Charles Solomon plays William with all the charisma of a DMV clerk on Ambien. He’s supposed to be our conflicted hero, torn between good and evil, suburban peace and satanic destiny. Instead, he spends most of the movie looking vaguely constipated and asking questions with the wide-eyed confusion of a kid who got dropped into Algebra II without passing pre-algebra.

This is the son of a powerful warlock? This kid couldn’t conjure up enthusiasm at a pizza party.


Delia Sheppard: The Temptress Who Tried

Credit where it’s due: Delia Sheppard gives this dumpster fire her best shot. She struts, she pouts, she chews scenery like it’s made of fondant. She looks like she just wandered out of a Whitesnake video and into a satanic temple. Honestly, she’s the only one who seems to know she’s in a movie, let alone a horror movie.

Is she scary? Not really. Is she fun to watch? Absolutely. She’s the MVP of this slog, and you almost wish the film had ditched the whole William plot and just followed her as she tried to seduce half the cul-de-sac.


The Suburban Satanism Aesthetic

Most horror films try for atmosphere: misty graveyards, Gothic mansions, ominous forests. Witchcraft II gives us tract homes, cul-de-sacs, and living rooms that look like the set designer raided a JCPenney clearance sale. When William’s big showdown with evil finally comes, it looks less like the apocalypse and more like two kids play-fighting in their parents’ den while the dog barks in the background.

At one point, Deloris tries to lure William into evil by… making out with him under a flashing red light. It’s less Rosemary’s Baby and more “community theater interpretation of a Whitesnake concert.”


Horror, or the Lack Thereof

This is a horror movie where the scariest thing is the acting. The special effects? If you’ve ever seen a kid’s Halloween flashlight under their chin, you’ve basically seen the whole budget. The “occult” scenes involve a lot of candles, some dry ice, and extras who look like they were promised free pizza if they stood around in robes for an afternoon.

Even the climactic battle is a letdown: William discovers his powers just in time to fend off Deloris, but it’s about as thrilling as watching two cats fight over a dust bunny. The end-of-the-world stakes fizzle into a scene that could’ve been solved with a well-placed garden hose.


The Acting: A Masterclass in Bad Choices

  • Charles Solomon (William): A charisma vacuum. If this guy is the savior of humanity, we’re doomed.

  • Delia Sheppard (Deloris): Too good for this movie, too big for the screen, and the only reason you don’t shut it off after 20 minutes.

  • Mia Ruiz (Michelle): William’s girlfriend, who spends most of the film fretting in the background like she wandered in from a bad soap opera audition.

  • Cheryl Janecky (William’s mom): The only one who looks like she knows this movie will haunt her resume forever.

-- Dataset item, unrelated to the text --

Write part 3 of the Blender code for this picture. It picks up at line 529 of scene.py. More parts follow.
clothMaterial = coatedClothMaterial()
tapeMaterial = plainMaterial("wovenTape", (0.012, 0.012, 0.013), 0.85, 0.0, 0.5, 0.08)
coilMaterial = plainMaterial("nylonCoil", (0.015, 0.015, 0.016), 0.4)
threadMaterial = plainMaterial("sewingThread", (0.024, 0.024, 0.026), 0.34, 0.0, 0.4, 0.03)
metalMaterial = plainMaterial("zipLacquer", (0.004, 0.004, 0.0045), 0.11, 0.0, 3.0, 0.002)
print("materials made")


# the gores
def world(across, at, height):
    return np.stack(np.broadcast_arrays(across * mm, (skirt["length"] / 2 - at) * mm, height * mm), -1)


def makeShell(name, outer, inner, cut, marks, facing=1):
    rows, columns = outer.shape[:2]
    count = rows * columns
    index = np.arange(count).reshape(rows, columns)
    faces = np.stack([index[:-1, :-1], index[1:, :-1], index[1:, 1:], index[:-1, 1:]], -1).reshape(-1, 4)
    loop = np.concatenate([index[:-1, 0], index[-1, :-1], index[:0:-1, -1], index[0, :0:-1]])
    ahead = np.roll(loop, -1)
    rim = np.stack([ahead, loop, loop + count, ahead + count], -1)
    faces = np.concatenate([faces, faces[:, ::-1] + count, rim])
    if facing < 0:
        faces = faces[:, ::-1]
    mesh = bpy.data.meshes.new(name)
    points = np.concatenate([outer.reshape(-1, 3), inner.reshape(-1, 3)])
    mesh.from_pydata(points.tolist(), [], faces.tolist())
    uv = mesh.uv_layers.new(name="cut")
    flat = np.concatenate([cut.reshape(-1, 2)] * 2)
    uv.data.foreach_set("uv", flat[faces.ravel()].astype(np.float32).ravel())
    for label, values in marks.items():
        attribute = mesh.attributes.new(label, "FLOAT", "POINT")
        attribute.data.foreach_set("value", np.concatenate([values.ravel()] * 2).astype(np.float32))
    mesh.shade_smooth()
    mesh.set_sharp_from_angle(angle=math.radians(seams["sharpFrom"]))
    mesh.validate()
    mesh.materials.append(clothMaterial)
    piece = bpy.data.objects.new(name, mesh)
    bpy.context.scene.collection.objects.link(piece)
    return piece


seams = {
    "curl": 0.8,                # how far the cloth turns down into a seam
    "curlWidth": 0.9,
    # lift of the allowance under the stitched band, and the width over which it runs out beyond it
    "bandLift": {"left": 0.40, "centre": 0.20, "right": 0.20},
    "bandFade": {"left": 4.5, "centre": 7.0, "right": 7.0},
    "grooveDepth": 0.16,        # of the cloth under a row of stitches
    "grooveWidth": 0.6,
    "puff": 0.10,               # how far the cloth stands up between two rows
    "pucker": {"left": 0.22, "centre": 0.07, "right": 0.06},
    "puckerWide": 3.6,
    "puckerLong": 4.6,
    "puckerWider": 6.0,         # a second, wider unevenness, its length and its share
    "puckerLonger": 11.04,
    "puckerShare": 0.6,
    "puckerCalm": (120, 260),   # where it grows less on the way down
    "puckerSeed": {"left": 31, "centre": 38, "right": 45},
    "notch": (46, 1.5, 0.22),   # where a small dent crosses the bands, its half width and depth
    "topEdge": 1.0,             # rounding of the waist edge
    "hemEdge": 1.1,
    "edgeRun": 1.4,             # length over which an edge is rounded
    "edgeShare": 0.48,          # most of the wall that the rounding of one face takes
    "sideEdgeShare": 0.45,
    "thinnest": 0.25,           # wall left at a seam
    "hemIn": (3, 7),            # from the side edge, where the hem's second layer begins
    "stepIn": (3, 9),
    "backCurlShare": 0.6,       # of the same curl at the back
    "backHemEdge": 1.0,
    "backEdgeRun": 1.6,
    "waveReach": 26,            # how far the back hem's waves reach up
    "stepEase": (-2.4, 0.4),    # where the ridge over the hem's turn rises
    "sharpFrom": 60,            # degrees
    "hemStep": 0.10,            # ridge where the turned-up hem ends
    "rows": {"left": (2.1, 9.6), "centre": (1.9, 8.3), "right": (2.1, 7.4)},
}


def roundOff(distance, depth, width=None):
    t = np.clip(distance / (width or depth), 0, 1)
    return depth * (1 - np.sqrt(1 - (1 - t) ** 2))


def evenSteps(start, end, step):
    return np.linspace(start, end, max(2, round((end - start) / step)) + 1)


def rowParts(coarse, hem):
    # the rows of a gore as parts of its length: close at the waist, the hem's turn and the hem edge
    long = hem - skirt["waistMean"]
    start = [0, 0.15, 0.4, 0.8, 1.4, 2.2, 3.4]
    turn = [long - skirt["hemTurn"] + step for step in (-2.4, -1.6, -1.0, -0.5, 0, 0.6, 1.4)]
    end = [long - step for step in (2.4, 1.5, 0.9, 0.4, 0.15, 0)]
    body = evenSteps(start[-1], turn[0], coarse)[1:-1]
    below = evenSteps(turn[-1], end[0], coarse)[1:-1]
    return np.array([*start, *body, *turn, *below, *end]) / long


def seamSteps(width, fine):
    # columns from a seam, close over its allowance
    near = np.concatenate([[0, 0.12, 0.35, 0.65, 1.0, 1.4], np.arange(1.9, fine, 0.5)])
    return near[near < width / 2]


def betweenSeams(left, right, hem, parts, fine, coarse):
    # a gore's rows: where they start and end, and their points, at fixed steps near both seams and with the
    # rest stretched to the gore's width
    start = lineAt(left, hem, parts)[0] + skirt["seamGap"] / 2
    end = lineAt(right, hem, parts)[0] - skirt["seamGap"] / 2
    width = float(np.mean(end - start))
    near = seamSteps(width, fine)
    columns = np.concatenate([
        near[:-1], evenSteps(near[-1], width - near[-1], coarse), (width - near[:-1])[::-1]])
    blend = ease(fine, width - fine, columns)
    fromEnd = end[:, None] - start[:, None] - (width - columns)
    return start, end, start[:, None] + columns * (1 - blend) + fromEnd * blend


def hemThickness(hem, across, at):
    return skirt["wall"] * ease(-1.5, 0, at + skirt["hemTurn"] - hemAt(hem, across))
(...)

The Real Horror: This Spawned a Franchise

The worst thing about Witchcraft II isn’t the acting, or the writing, or the satanic PTA energy. It’s that it somehow worked. This movie spawned fifteen sequels. Fifteen. We’re talking Witchcraft XV: Blood Rose. Witchcraft XVI: Hollywood Coven. There are Marvel phases shorter than this franchise.

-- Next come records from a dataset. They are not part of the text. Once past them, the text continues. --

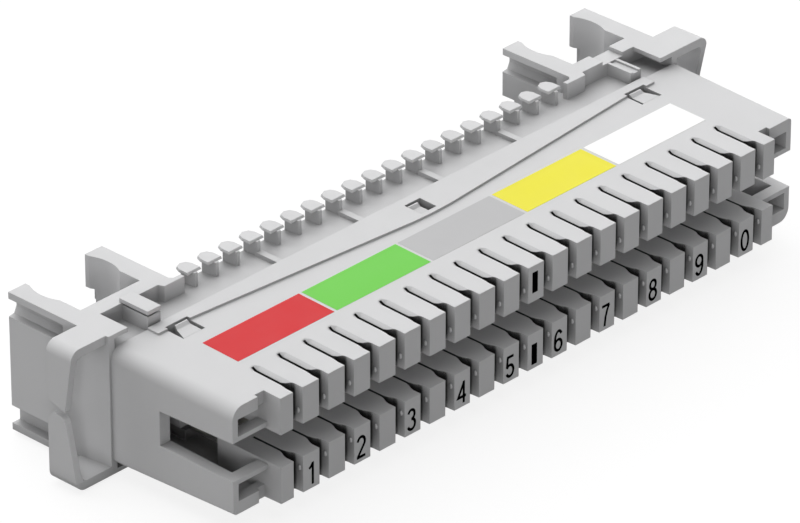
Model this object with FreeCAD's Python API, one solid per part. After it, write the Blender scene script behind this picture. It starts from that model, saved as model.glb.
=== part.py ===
import FreeCAD, Part
import math
import os

from FreeCAD import Vector

# Ten-pair disconnection block that clips onto two upright round rods.
# X runs along the row of slots, -Y is the wiring face, +Y the rods, +Z up.
# The part looks the same after half a turn about its Y centre line, so the
# upper half is drawn and the lower half is that half turn of it.
# While it is drawn, Y is 0 at the teeth and Z is 0 at the middle of the block.

# Slots, teeth and contacts
pairs = 10
slot_count = 2 * pairs
pitch = 4.75
tooth_width = 3.0
row_height = 5.4
test_slot_height = 4.85
slit_width = 0.4
slit_rear_y = 8.1
mouth_straight = 1.3
mouth_end_y = 3.2
funnel_width = 1.56
funnel_depth = 0.42
funnel_rear_y = 8.3
end_tooth_cut = 0.71

# Front housing
housing_depth = 24.0
housing_rise = 0.72
end_front_x = 54.57
end_rear_x = 55.0
end_setback = 2.4
end_wall = 1.6
corner_r = 1.9
tight_corner_r = 0.6
cavity_front_y = 11.5
cavity_half_height = 6.9
notch_width = 1.66
notch_depth = 0.6
side_slot_front = 5.64
side_slot_rear = 5.12
side_slot_end_y = 15.4
pocket_low_z = 3.5
pocket_high_z = 6.05
pocket_lip = 1.8
pocket_wall = 0.97

# Raised pad at the rear of both broad faces: its reach forward from the rear
# edge, and the three latch windows in it
pad_step = 0.3
pad_half_length = 48.3
pad_end_reach = 2.0
pad_shoulder_x = 42.0
pad_shoulder_reach = 2.1
pad_bow_x = 6.0
pad_bow_reach = 5.05
pad_apex_reach = 5.35
window_x = 44.6
window_width = 4.0
window_length = 3.35
centre_window_width = 3.0
centre_window_length = 3.05
window_margin = 1.5

# Rear base; a "set" is a distance behind the rear edge of the housing
base_half_height = 10.36
deck_z = 7.9
deck_thickness = 1.5
deck_length = 6.7
front_wall = 1.6
flange_inner_x = 51.84
flange_front_x = 55.3
flange_web_lap = 1.06
web_set = 5.1
web_thickness = 2.56
lip_width = 2.4
lip_thickness = 0.65

# Clip arms around the rods
rod_radius = 6.0
rod_clearance = 0.12
rod_spacing = 95.0
rod_set = 14.3
arm_thickness = 3.1
arm_length = 17.95
seat_half_gap = 5.4
groove_depth = 1.4
groove_lip_depth = 0.95
groove_low_z = 6.7
groove_lip_rise = 0.15
groove_ledge_z = 7.8
groove_high_z = 9.36
groove_set = 7.8
jaw_low_z = 5.5
jaw_relief = 1.6
jaw_relief_length = 1.55
near_tip_length = 2.25
near_tip_z = 3.0

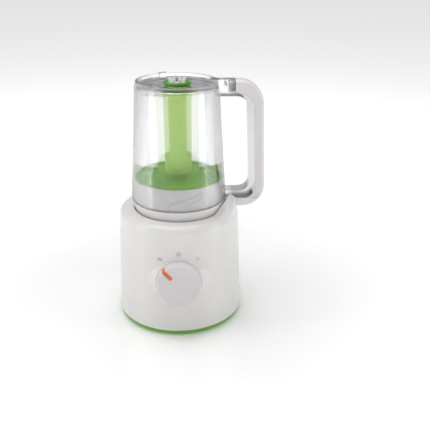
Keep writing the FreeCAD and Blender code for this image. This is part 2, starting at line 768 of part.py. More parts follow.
# ---------------------------------------------------------------- boiler
def tank_shell():
    """Half-ring water tank behind the drive shaft, with a filler neck through the deck."""
    def half_ring(inset):
        shift = math.degrees(inset / element_circle)
        return turned([
            (tank_inner_radius + inset, tank_bottom_z + inset, 3.0),
            (tank_outer_radius - inset, tank_bottom_z + inset, 6.0),
            (tank_outer_radius - inset, tank_top_z - inset, 3.0),
            (tank_inner_radius + inset, tank_top_z - inset, 3.0)],
            sweep=tank_sweep_deg - 2 * shift, start=tank_start_deg + shift)
    neck = rod(neck_radius + neck_wall, tank_top_z - 3.0, deck_top_z, 0, neck_y)
    tank = half_ring(0.0).fuse(neck)
    for sign in (-1, 1):
        x = sign * tank_ear_x
        ear = rod(4.6, tank_ear_z, tank_ear_z + 2.4, x, tank_ear_y)
        ear = ear.fuse(block(x - 4.6, x + 4.6, tank_ear_y, tank_ear_y + 12.0, tank_ear_z, tank_ear_z + 2.4))
        tank = tank.fuse(ear)
    tank = tank.cut(half_ring(tank_wall))
    for sign in (-1, 1):
        tank = tank.cut(rod(screw_radius + 0.15, tank_ear_z - 1, tank_ear_z + 4,
                            sign * tank_ear_x, tank_ear_y))
    tank = tank.cut(rod(neck_radius, tank_top_z - 4.0, deck_top_z + 1, 0, neck_y))
    groove_z = tank_top_z - 0.6
    tank = tank.cut(rod(neck_radius + 1.6, groove_z - 2.6, groove_z + 1.6, 0, neck_y))
    for degrees in (0, 180):
        slot = spun(block(0, neck_radius + 1.6, -3.4, 3.4, groove_z, deck_top_z + 1), degrees)
        slot = moved(slot, 0, neck_y)
        tank = tank.cut(slot)
    return tank


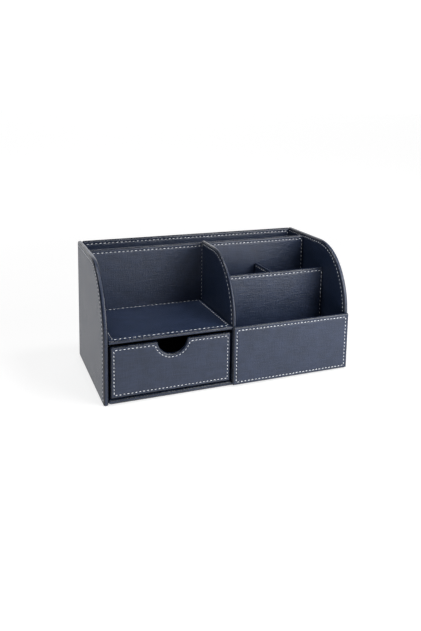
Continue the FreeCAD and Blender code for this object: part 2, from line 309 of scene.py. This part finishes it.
def swept(wide, high, insets, radius):
    """Three sides: bottom, rear, and a ridge that runs down two tangent arcs to the front."""
    bottom, rear, edge = insets
    turned = pi / 2 + UPPER_TURN
    lean = np.exp(1j * turned) * (LOWER_ARC - UPPER_ARC)
    lower_centre = LOWER_ARC + 1j * (high - UPPER_ARC - lean.imag)
    upper_centre = lower_centre + lean
    low_rear = turn(wide - rear + 1j * bottom, radius, 0)
    high_rear = turn(wide - rear + 1j * (high - edge), radius, 1)
    low_front = turn(edge + 1j * bottom, radius, 3)
    return [
        straight(low_front.at(1), low_rear.at(0), 0), low_rear,
        straight(low_rear.at(1), high_rear.at(0), 1), high_rear,
        straight(high_rear.at(1), upper_centre.real + 1j * (high - edge), 2),
        arc(upper_centre, UPPER_ARC - edge, pi / 2, turned, 2),
        arc(lower_centre, LOWER_ARC - edge, turned, pi, 2),
        straight(edge + 1j * lower_centre.imag, low_front.at(0), 2), low_front,
    ]


def notched(wide, high, insets, radius):
    """A rectangle with a round notch in its top: the sides as there, the notch part of the top."""
    bottom, right, top, left = insets
    centre = wide / 2 + 1j * (high + NOTCH_RADIUS - NOTCH_DEPTH)
    scoop = NOTCH_RADIUS + top
    drop = centre.imag - (high - top - radius)
    reach = sqrt((scoop + radius) ** 2 - drop ** 2)
    lean = atan2(drop, -reach)
    low_right, high_right, high_left, low_left = [
        stretch for stretch in rectangle(wide, high, insets, radius) if stretch.side is None]
    into = arc(centre + reach - 1j * drop, radius, pi / 2, lean)
    out_of = arc(centre - reach - 1j * drop, radius, pi - lean, pi / 2)
    return [
        straight(low_left.at(1), low_right.at(0), 0), low_right,
        straight(low_right.at(1), high_right.at(0), 1), high_right,
        straight(high_right.at(1), into.at(0), 2), into,
        arc(centre, scoop, lean - pi, -lean, 2), out_of,
        straight(out_of.at(1), high_left.at(0), 2), high_left,
        straight(high_left.at(1), low_left.at(0), 3), low_left,
    ]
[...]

Watching Witchcraft II is like finding out someone greenlit a second Howard the Duck. You sit there slack-jawed, wondering how the hell this happened.


Dark Humor in the Ashes

Let’s be real: there’s unintentional comedy gold sprinkled through this mess.

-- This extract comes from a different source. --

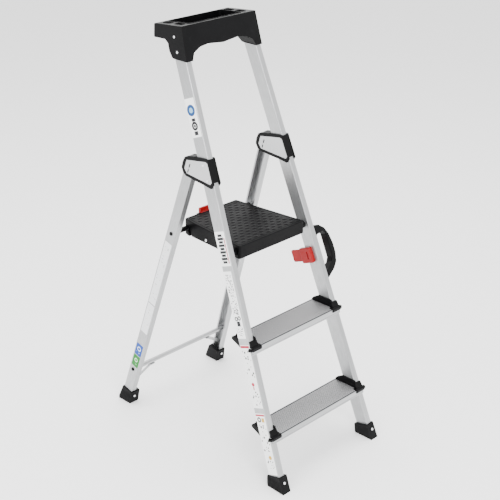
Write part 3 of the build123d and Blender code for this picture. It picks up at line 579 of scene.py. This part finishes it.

  • William discovering his satanic heritage with all the dramatic weight of finding out his parents never told him he was lactose intolerant.

  • Deloris seducing him with the enthusiasm of a middle-school drama teacher auditioning for Cats.

  • A climactic battle where “the fate of humanity” looks like two bored teens arguing in a rec room.

If you squint, it’s almost a comedy. Too bad the filmmakers weren’t in on the joke.


Final Verdict

Witchcraft II: The Temptress is the kind of movie you watch once, laugh at a few times, and then immediately question your life choices. It’s not scary, it’s not sexy, and it’s not particularly coherent. It’s the cinematic equivalent of reheated leftovers you didn’t want in the first place.

And yet, thanks to Delia Sheppard, there’s at least one spark in the darkness—a temptress who deserved a better movie than this bargain-bin nightmare. Everyone else? Wooden, forgettable, and apparently cursed to return for Witchcraft III: The Kiss of Death.